Booking is set to lose roughly $11 billion in market value if losses hold, though Wall Street’s reaction to its fourth-quarter results was mixed, with some noting the company’s 2024 outlook of slightly higher than 7% growth was conservative.

The company’s gross travel bookings grew 24% in 2023, a year when travel demand held firm despite high inflation amid a shift in consumers’ spending to services from goods, a phenomenon that sent shares of the sector’s firms zooming.

But 2024 forecasts by travel companies and hotel operators including Hilton and Marriott over the last few days have signaled demand is expected to grow more slowly this year, disappointing investors.

“After two plus years of strong stock performance, the room nights booked deceleration could drive a bit of a pause in the shares,” RBC Capital Markets analyst Brad Erickson wrote in a note after Booking’s results.

Erickson, however, bumped his price target on the stock to $3,900 from $3,550, citing confidence Booking would return to “faster-than-market growth”.
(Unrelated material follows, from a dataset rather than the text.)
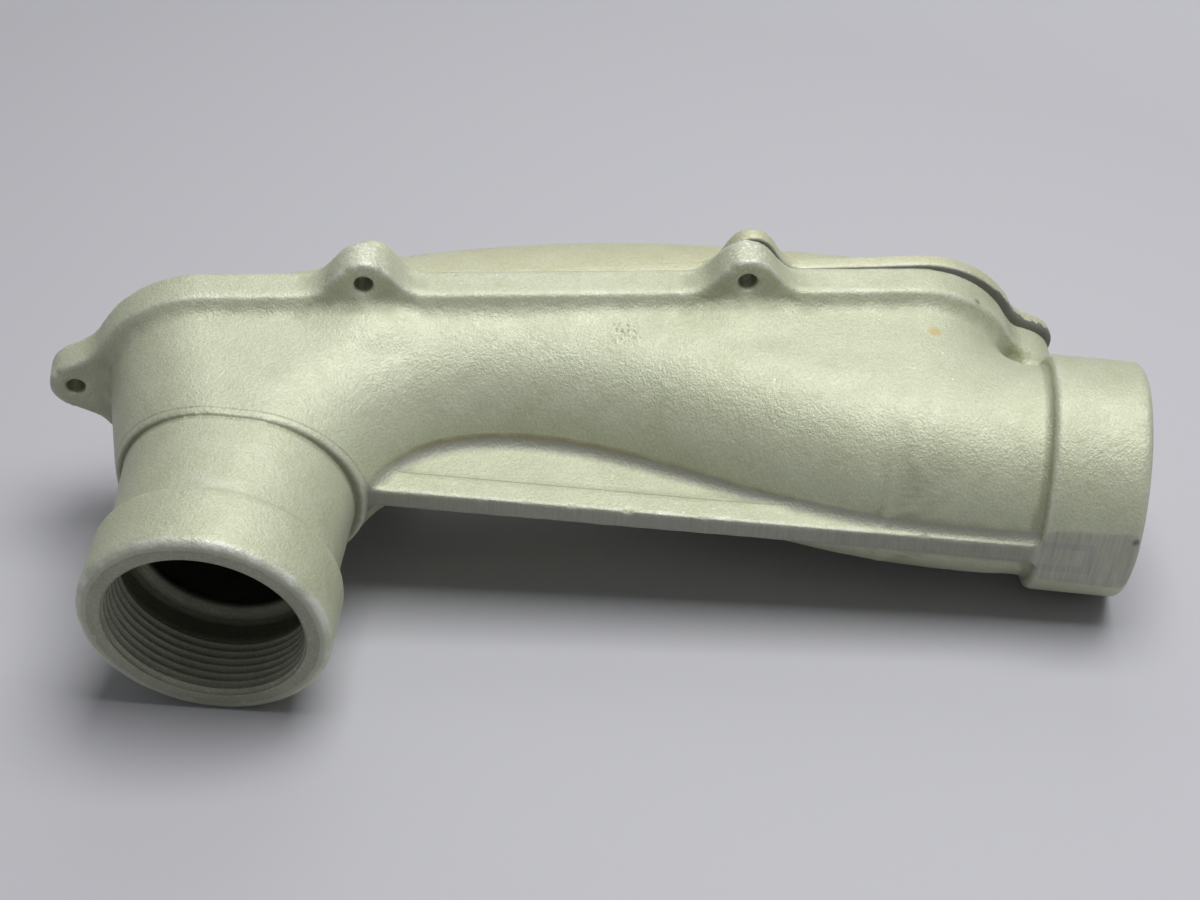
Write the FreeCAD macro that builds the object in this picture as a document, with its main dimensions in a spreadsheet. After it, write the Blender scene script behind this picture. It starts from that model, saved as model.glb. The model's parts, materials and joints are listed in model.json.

Booking’s shares had risen about 61% in the last one year, giving it a forward 12-month price-earnings ratio of 20.8, compared with peer Expedia’s 10.7.

“We believe a travel normalization was largely expected for 2024, but given the recent stock move and elevated expectations into earnings, the deceleration (in bookings) is steeper than expected,” said Doug Anmuth, analyst at J.P. Morgan.

Booking on Thursday also forecast first-quarter gross bookings growth to be between 5% and 7%, much slower than the 44% rise it reported a year earlier.

Booking shares were trading at $3,586 on Friday. Expedia and Airbnb fell 1% each.